Hypofunctional glutamatergic neurotransmission in the prefrontal cortex is involved in the emotional deficit induced by repeated treatment with phencyclidine in mice: Implications for abnormalities of glutamate release and NMDA–CaMKII signaling

Abstract

In the present study, we investigated the involvement of prefrontal glutamatergic neurotransmission in the enhancement of immobility (emotional deficit) in a forced swimming test in mice treated with phencyclidine (PCP: 10 mg/kg/day for 14 days) repeatedly, which is regarded as an animal model for negative symptoms.

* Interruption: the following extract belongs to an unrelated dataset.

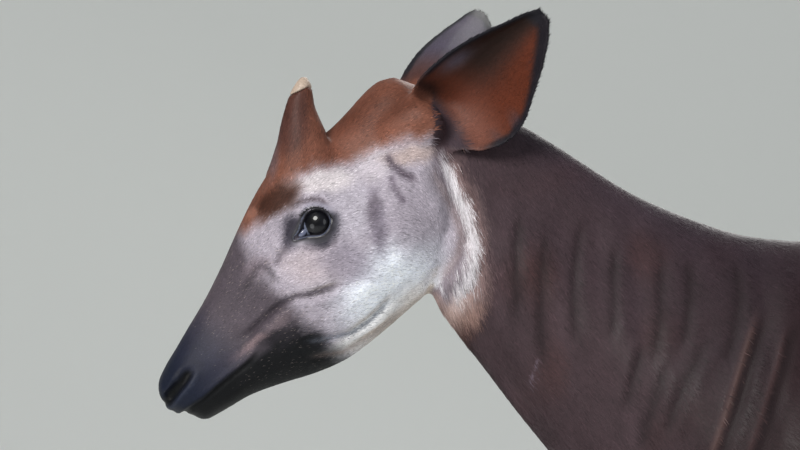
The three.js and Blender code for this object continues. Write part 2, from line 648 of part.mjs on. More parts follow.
const LEGS = {
  fore: { rows: FORELEG, joint: KNEE_HEIGHT, inner: 42 },
  hind: { rows: HINDLEG, joint: HOCK_HEIGHT, inner: 26 },
};
let torso = torsoWhole;
for (const [pair, { rows, joint, inner }] of Object.entries(LEGS)) {
  for (const [name, side] of Object.entries(SIDES)) {
    const stride = STRIDE[`${pair}_${name}`];
    const { front, back, across } = rows[0];
    const whole = leg(rows, side, stride);
    const limb = whole.add(torsoWhole).intersect(legPrism(LEG_CUTS[pair], side, inner, 0));
    torso = torso.add(whole).subtract(legPrism(LEG_CUTS[pair], side, inner, SEAM));
    const [upper, shank] = parted(largest(limb), { normal: [0, 0, 1], offset: joint });
    const cloven = shank.subtract(toeCleft(front + 50 + stride, side * across));
    const coronet = sidePlane([back + stride, CORONET_BACK], [front + stride, CORONET_FRONT]);
    const [lower, foot] = parted(cloven, coronet);
    const toes = foot.decompose().sort((p, q) => Math.abs(p.boundingBox().min[1] + p.boundingBox().max[1])
      - Math.abs(q.boundingBox().min[1] + q.boundingBox().max[1]));
    okapi.add(node(`${pair}leg_upper_${name}`, upper, COAT));
    okapi.add(node(`${pair}leg_lower_${name}`, lower, SOCK));
    okapi.add(node(`hoof_${pair}_${name}_inner`, toes[0], HOOF));
    okapi.add(node(`hoof_${pair}_${name}_outer`, toes[1], HOOF));
  }
}

for (const [name, side] of Object.entries(SIDES)) {
  const [stump, top] = parted(ossicone(side).subtract(bareHead), BARE_TIP);
  okapi.add(node(`ossicone_${name}`, stump, COAT));
  okapi.add(node(`ossicone_tip_${name}`, top, BARE_HORN));
  okapi.add(node(`ear_${name}`, ear(name, side).subtract(bareHead).subtract(grownTrunk), EAR_SKIN));
  okapi.add(node(`eye_${name}`, ball(eyeCentre(side), EYE_RADIUS), EYEBALL));
}
okapi.add(node('head', headHalf, FACE));
okapi.add(node('neck', neck, COAT));
okapi.add(node('torso', torso, COAT));
okapi.add(node('tail_dock', dock().subtract(grownTrunk), COAT));
okapi.add(node('tail_tuft', tuft(), TAIL_HAIR));

// The origin is on the floor under the middle of the whole animal
const bounds = new THREE.Box3().setFromObject(okapi);
okapi.position.set(-(bounds.min.x + bounds.max.x) / 2, -(bounds.min.y + bounds.max.y) / 2, -bounds.min.z);
const model = new THREE.Group();
model.add(okapi);

export default model;
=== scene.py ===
# %% [markdown]
# # A life-size okapi
# The animal stands on a pale studio floor with its head lowered, as at a feed rack. Its measured
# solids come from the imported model. This notebook gives them a living surface: one skin, a short
# coat that follows the lie of the hair, and eyes, hooves and a tail tuft in their own materials.

# %% Load the frame
import json
import math

import bpy
import numpy as np
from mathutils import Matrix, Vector
from mathutils.bvhtree import BVHTree

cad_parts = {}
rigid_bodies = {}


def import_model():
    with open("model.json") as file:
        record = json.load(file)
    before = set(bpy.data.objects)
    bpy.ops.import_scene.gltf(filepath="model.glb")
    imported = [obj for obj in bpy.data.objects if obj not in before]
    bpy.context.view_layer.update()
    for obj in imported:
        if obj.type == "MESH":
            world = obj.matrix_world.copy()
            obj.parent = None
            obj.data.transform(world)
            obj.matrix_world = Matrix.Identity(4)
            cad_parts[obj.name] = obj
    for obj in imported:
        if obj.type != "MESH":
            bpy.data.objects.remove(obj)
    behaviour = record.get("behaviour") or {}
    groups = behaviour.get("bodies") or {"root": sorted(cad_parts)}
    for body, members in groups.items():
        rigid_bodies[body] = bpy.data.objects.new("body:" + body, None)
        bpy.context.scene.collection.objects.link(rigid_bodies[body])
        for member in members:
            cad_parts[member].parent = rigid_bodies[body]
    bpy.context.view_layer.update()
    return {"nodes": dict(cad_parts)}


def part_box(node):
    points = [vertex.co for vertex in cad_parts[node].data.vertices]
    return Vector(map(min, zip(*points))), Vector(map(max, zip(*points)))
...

A decrease in spontaneous extracellular glutamate release and increase in levels of the glutamate transporter GLAST, were observed in the prefrontal cortex (PFC) of PCP-treated mice, compared to saline-treated mice. NMDA receptor subunit 1 (NR1) and Ca 2+/calmoduline kinase II (CaMKII) were markedly activated in the PFC of saline-treated mice, but not PCP-treated mice, immediately after the forced swimming test. The facilitation of the function of NMDA receptors by d-cycloserine (30 mg/kg i.p.), an NMDA receptor glycine-site partial agonist, reversed the enhancement of immobility in the forced swimming test and impairment of CaMKII activation in the PCP-treated mice. Microinjection of dl-threo-β-benzyloxyaspartate (10 nmol/site/bilaterally), a potent blocker of glutamate transporters, into the PFC of PCP-treated mice also had an attenuating effect. In addition, activation of glial cells and a decrease of neuronal cell size were observed in the PFC of PCP-treated mice. These results suggest that repeated PCP treatment disrupts pre- and post-synaptic glutamatergic neurotransmission and induces morphological changes in the PFC and that such changes cause the emotional deficits exhibited in PCP-treated mice.